Print every line of the listing exactly, please.

── Collected material

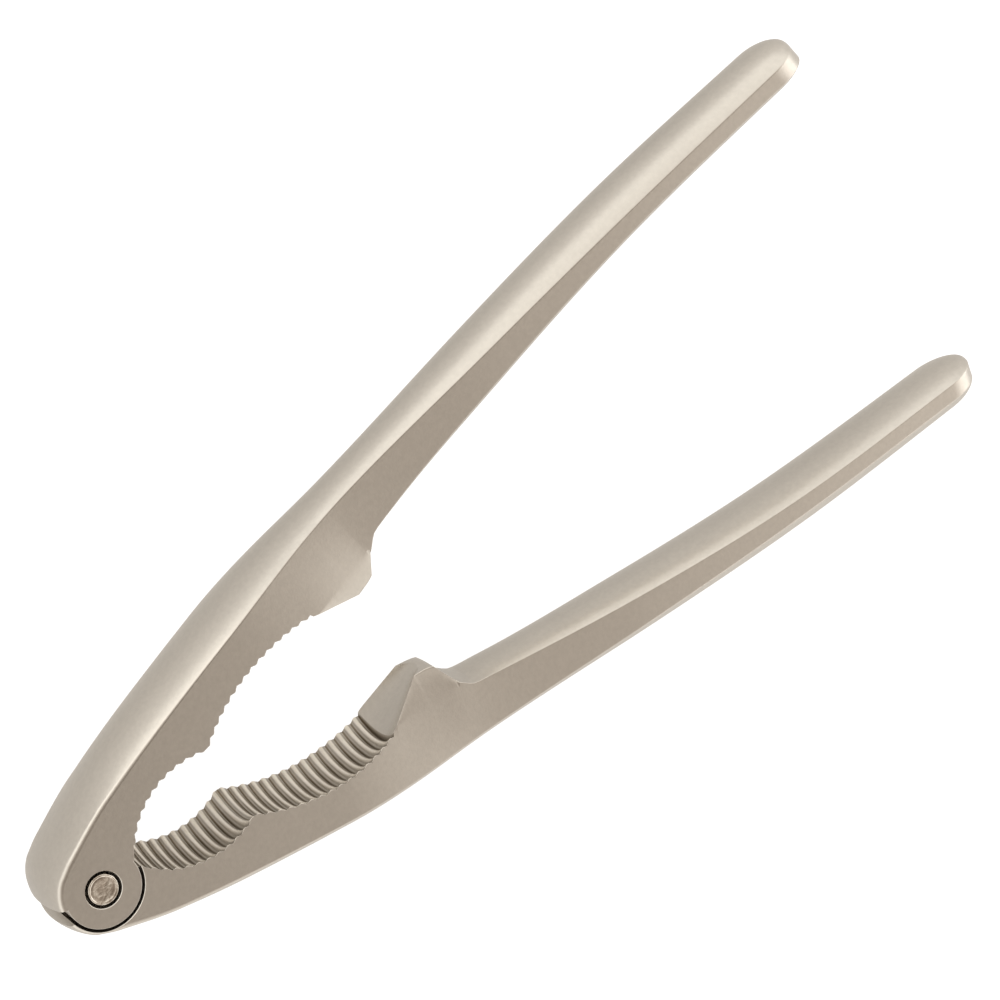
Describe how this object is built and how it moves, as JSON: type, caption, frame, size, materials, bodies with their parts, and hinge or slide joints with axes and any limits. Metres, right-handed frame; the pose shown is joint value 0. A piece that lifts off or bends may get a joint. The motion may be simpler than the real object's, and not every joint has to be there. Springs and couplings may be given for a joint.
{
  "type": "nutcracker",
  "caption": "Lever nutcracker with crowned cast handles, ridged small and large jaw hollows and a half-lapped rivet knuckle.",
  "frame": {"origin": "on the rivet pin's axis, at its lower end face, which lies in the plane of the arms' lower flat sides", "axes": "+X runs from the rivet out between the handles, halving the opening; +Y towards the upper arm; +Z along the rivet, up from the surface the tool lies on"},
  "size_m": [0.176, 0.073, 0.015],
  "materials": {
    "upper_nickel": "satin nickel plate over fine blasting",
    "lower_nickel": "satin nickel plate over fine blasting",
    "pin_steel": "bright peened rivet end"
  },
  "bodies": {
    "lower_lever": {"lower_arm": "lower_nickel", "rivet_pin": "pin_steel"},
    "upper_lever": {"upper_arm": "upper_nickel"}
  },
  "joints": [
    {"name": "knuckle_hinge", "type": "hinge", "parent": "lower_lever", "child": "upper_lever", "pos_m": [0, 0, 0.0075], "axis": [0, 0, 1], "range_deg": [-16, 23]}
  ]
}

────

• Final result:
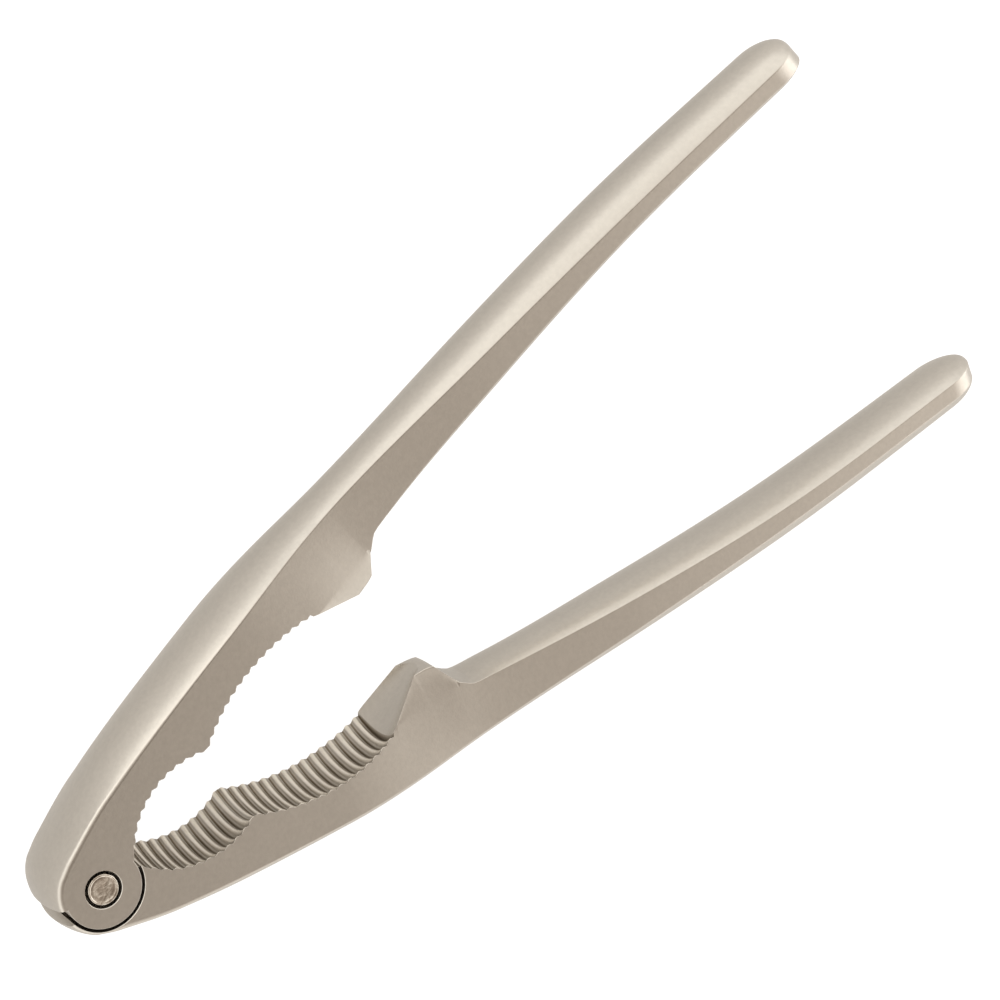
Describe how this object is built and how it moves, as JSON: type, caption, frame, size, materials, bodies with their parts, and hinge or slide joints with axes and any limits. Metres, right-handed frame; the pose shown is joint value 0. A piece that lifts off or bends may get a joint. The motion may be simpler than the real object's, and not every joint has to be there. Springs and couplings may be given for a joint.
{
  "type": "nutcracker",
  "caption": "Lever nutcracker with crowned cast handles, ridged small and large jaw hollows and a half-lapped rivet knuckle.",
  "frame": {"origin": "on the rivet pin's axis, at its lower end face, which lies in the plane of the arms' lower flat sides", "axes": "+X runs from the rivet out between the handles, halving the opening; +Y towards the upper arm; +Z along the rivet, up from the surface the tool lies on"},
  "size_m": [0.176, 0.073, 0.015],
  "materials": {
    "upper_nickel": "satin nickel plate over fine blasting",
    "lower_nickel": "satin nickel plate over fine blasting",
    "pin_steel": "bright peened rivet end"
  },
  "bodies": {
    "lower_lever": {"lower_arm": "lower_nickel", "rivet_pin": "pin_steel"},
    "upper_lever": {"upper_arm": "upper_nickel"}
  },
  "joints": [
    {"name": "knuckle_hinge", "type": "hinge", "parent": "lower_lever", "child": "upper_lever", "pos_m": [0, 0, 0.0075], "axis": [0, 0, 1], "range_deg": [-16, 23]}
  ]
}